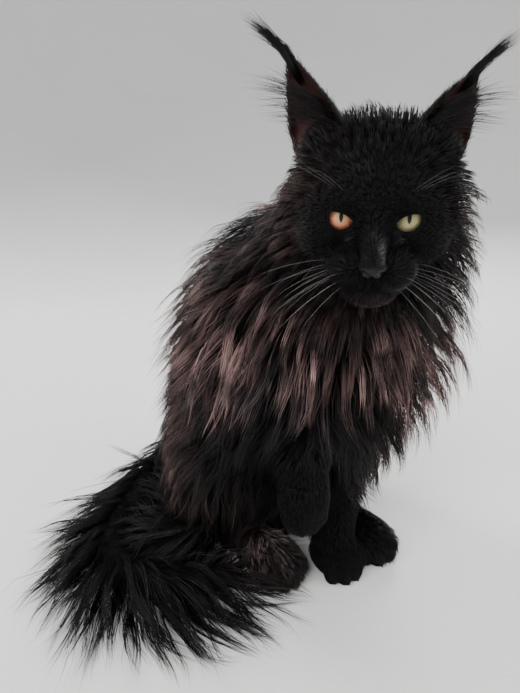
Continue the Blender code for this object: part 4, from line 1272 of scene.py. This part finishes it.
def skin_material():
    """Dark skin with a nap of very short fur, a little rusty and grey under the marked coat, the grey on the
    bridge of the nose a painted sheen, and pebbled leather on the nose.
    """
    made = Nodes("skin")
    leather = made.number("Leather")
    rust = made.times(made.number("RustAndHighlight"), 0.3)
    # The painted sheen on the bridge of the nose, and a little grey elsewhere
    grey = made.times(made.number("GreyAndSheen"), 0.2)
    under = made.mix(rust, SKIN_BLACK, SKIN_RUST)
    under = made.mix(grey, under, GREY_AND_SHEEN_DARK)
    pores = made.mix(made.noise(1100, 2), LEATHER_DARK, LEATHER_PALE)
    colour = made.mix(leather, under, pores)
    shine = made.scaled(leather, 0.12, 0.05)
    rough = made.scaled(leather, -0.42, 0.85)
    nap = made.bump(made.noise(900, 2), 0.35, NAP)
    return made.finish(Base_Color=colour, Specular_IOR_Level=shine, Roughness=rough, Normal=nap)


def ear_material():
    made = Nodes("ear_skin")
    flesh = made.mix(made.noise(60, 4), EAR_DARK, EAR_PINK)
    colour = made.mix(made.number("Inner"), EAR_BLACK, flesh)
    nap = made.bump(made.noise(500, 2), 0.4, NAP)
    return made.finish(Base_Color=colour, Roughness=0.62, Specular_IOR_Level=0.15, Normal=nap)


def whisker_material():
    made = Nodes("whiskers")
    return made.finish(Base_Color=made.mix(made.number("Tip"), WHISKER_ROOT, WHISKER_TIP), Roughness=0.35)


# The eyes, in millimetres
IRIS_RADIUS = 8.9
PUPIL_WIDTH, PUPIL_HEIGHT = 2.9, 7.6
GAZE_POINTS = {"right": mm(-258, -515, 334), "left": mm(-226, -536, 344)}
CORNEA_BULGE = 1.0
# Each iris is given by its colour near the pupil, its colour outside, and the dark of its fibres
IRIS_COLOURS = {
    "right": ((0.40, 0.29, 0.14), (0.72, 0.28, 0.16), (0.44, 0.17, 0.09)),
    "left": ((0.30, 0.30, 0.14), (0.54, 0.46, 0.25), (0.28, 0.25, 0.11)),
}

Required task
Look at the material above and copy, word for word, its lines from the first through the one containing "WHISKER_ROOT, WHISKER_TIP), Roughness=0.35)".

Response
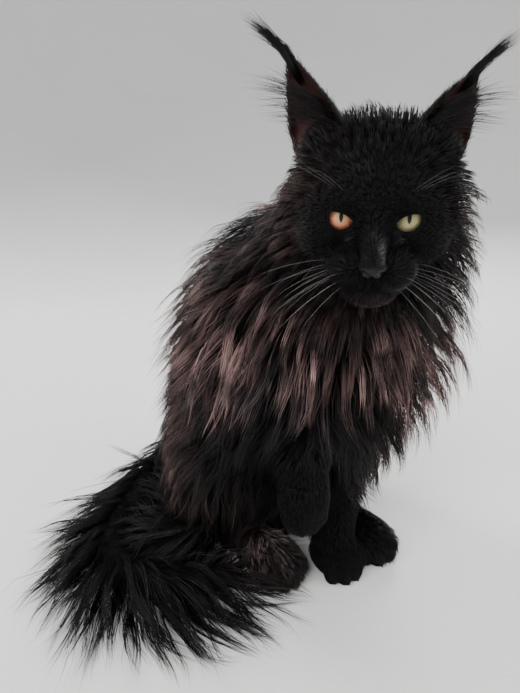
Continue the Blender code for this object: part 4, from line 1272 of scene.py. This part finishes it.
def skin_material():
    """Dark skin with a nap of very short fur, a little rusty and grey under the marked coat, the grey on the
    bridge of the nose a painted sheen, and pebbled leather on the nose.
    """
    made = Nodes("skin")
    leather = made.number("Leather")
    rust = made.times(made.number("RustAndHighlight"), 0.3)
    # The painted sheen on the bridge of the nose, and a little grey elsewhere
    grey = made.times(made.number("GreyAndSheen"), 0.2)
    under = made.mix(rust, SKIN_BLACK, SKIN_RUST)
    under = made.mix(grey, under, GREY_AND_SHEEN_DARK)
    pores = made.mix(made.noise(1100, 2), LEATHER_DARK, LEATHER_PALE)
    colour = made.mix(leather, under, pores)
    shine = made.scaled(leather, 0.12, 0.05)
    rough = made.scaled(leather, -0.42, 0.85)
    nap = made.bump(made.noise(900, 2), 0.35, NAP)
    return made.finish(Base_Color=colour, Specular_IOR_Level=shine, Roughness=rough, Normal=nap)


def ear_material():
    made = Nodes("ear_skin")
    flesh = made.mix(made.noise(60, 4), EAR_DARK, EAR_PINK)
    colour = made.mix(made.number("Inner"), EAR_BLACK, flesh)
    nap = made.bump(made.noise(500, 2), 0.4, NAP)
    return made.finish(Base_Color=colour, Roughness=0.62, Specular_IOR_Level=0.15, Normal=nap)


def whisker_material():
    made = Nodes("whiskers")
    return made.finish(Base_Color=made.mix(made.number("Tip"), WHISKER_ROOT, WHISKER_TIP), Roughness=0.35)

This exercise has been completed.